学芸員のハリー(コリン・ファース)はモネの名画のレプリカを、大金持ちに売りつける詐欺を思いつく。相棒のPJ(キャメロン・ディアス)が絵画の所有者に成り済まし、ハリーは億万長者のシャバンダー(アラン・リックマン)を標的にする。しかしPJが次々とトラブルを起こし、シャバンダーが別の絵画鑑定士を呼んだことで、盤石のはずだった詐欺計画はほころびを見せはじめ…。

【注目ポイント】

第二次大戦中の1933年から1945年にかけて、ナチスがヨーロッパ各地で略奪した絵画、彫刻、タペストリーなどの美術品は60万点以上にものぼり、戦後80年が経とうとしている現在でも10万点以上が行方不明だという。
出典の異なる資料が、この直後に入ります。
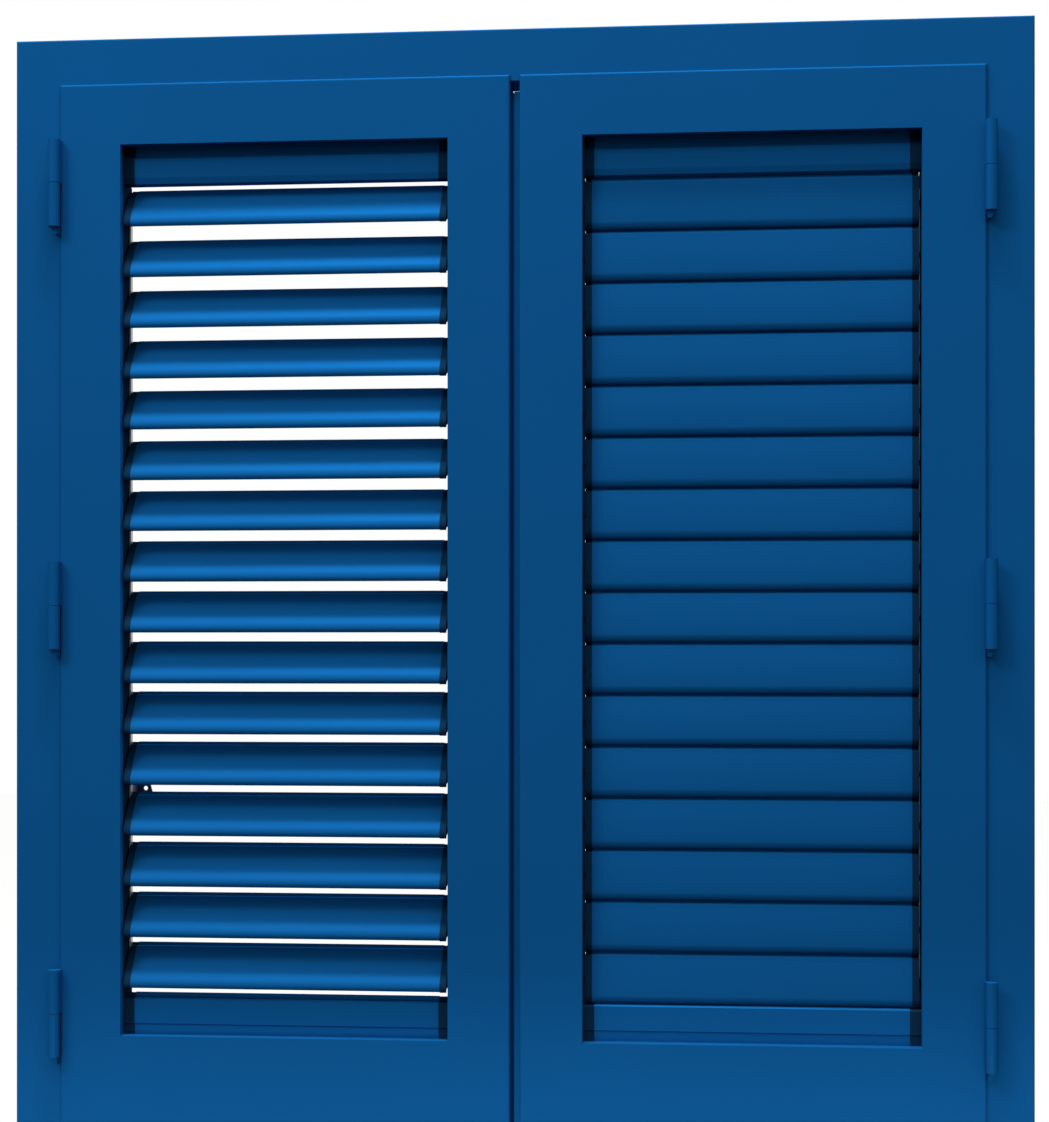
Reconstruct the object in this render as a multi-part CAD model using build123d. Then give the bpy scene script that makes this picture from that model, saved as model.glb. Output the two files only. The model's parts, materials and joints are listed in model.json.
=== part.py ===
from build123d import *
import os
from math import cos, hypot, radians, sin

# A pair of louvred shutter leaves in their outer frame, made of hollow aluminium extrusions.
# Millimetres. X runs across the pair, -Y faces the outside, Z is up.
# The origin is the middle of the underside of the sill, at half the depth of the frame.

# Outer frame
frame_width = 1110.0
frame_face = 50.5          # width of frame left showing round the leaves
frame_depth = 50.0
frame_wall = 2.0
frame_round = 2.0
frame_lap = 6.0            # how far each leaf's lip covers the frame's face
fixing_hole_radius = 3.75
fixing_end_distance = 150.0
driver_hole_radius = 6.0   # plain opening in the inner wall, through which a fixing is screwed in

# Leaves
stile_width = 68.0
top_rail_height = 67.0
bottom_rail_height = 120.0
leaf_depth = 50.0
leaf_wall = 2.0
leaf_round = 2.5
meeting_gap = 10.5
lip_width = 10.0
lip_depth = 3.2
lip_wall = 2.2
lip_seat_gap = 0.5         # running gap between the lip and the frame's face

# Slats
slat_count = 16
slat_pitch = 56.0
slat_depth = 13.0
slat_wall = 1.5
slat_setback = 15.0        # closed slats lie this far behind the leaf's face
slat_lean = 2.2            # the face leans back by this much at its top
slat_overlap = 4.5         # each slat's top lip behind the next slat's nose
slat_lip = 2.4
slat_gap = 1.0             # between a slat's top edge and the nose above it
slat_waist = 32.0          # height of the thickest place of the section
heel_inset = 2.5
heel_clearance = 2.7       # the body's underside above the lip that stands under it
nose_clearance = 1.2
nose_depth = 7.0
nose_height = 10.0
nose_facets = 2
shoulder = 2.0
pivot_back = 15.0          # pivot behind the slat's face
pivot_rise = 26.0          # pivot above the slat's nose
left_opening_angle = 38.0  # the left leaf stands with its slats part open
top_filler_height = 44.5
top_filler_recess = 11.5
filler_clearance = 0.8     # running gap between the first slat and the nose of the profile above it
bottom_filler_height = 41.0
bottom_flange_height = 11.0
bottom_flange_setback = 1.5
bottom_filler_waist = 35.0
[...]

大戦後、ナチスが略奪した美術品の多くはヨーロッパ各国に所有権が認められ、各地の美術館で飾られている。しかし、元の所有者や遺族が返還を求めても、戻ってきたのはその一部だけだ。中には、さほど高価でもない美術品を取り戻すために全財産を投げ打つ者もいるという。また、こうした状況を利用した詐欺事件も後を絶たない。

本作は、1966年に公開された映画『泥棒貴族』マイケル・ホフマン監督によるリメイク作品だ。細かいキャラクター設定は異なるものの、詐欺師がバディを組み、ナチスが強奪した美術品を利用して、贋作を用意し、資産家から大金を巻き上げるというストーリー展開は同じだ。

メディア王で、印象派絵画のコレクターでもあるライオネル・シャバンダー(アラン・リックマン)は、日本人コレクターのゴウ・タカガワ(伊川東吾)との競り合いの末に、印象派の巨匠クロード・モネ(1840~1926)の2連作『積み藁』の一つ『積み藁・夜明け』を落札して以来、その対になる作品であり、ナチスに強奪されたという『積み藁・夕暮れ』を探している。

一方で、ハリー・ディーン(コリン・ファース)はキュレーター(鑑定人)として、シャバンダーの下で働いていたが、彼の横柄さに辟易していた。ハリーは、知人の退役軍人ネルソン少佐が描いた贋作の『積み藁・夕暮れ』を利用して、シャバンダーから大金を巻き上げることを計画する。

ナチスは『積み藁・夕暮れ』を強奪した後、組織のナンバー2であるヘルマン・ゲーリングの別荘に飾られていたが、パットン将軍率いる連合軍第一師団による攻撃を受けた後、行方不明になっていた。

ハリーは、この時に陣頭指揮を取ったプズナウスキー軍曹の孫娘でカウガールのPJ・プズナウスキー(キャメロン・ディアス)を仲間に加え、もっともらしいバックストーリーを捏造してシャバンダーを信用させ、贋作を掴ませると、だまし取った大金を手に逃亡しようするも、簡単に計画は進まず、ドタバタ劇の末に、目論見は頓挫してしまう。

コーエン兄弟が手がけた脚本は、史実とフィクションを濃密に交差させつつ、詐欺師映画ならではのゾクゾクするようなスリルをしっかりと感じさせ見事だ。主人公のハリーとバディを組むPJ役には、2014年に出演した作品以来表舞台から姿を消し、2022年に8年ぶりの俳優活動復帰を宣言したキャメロン・ディアスが務め、心地良いまでの“ゲス女”を快演している。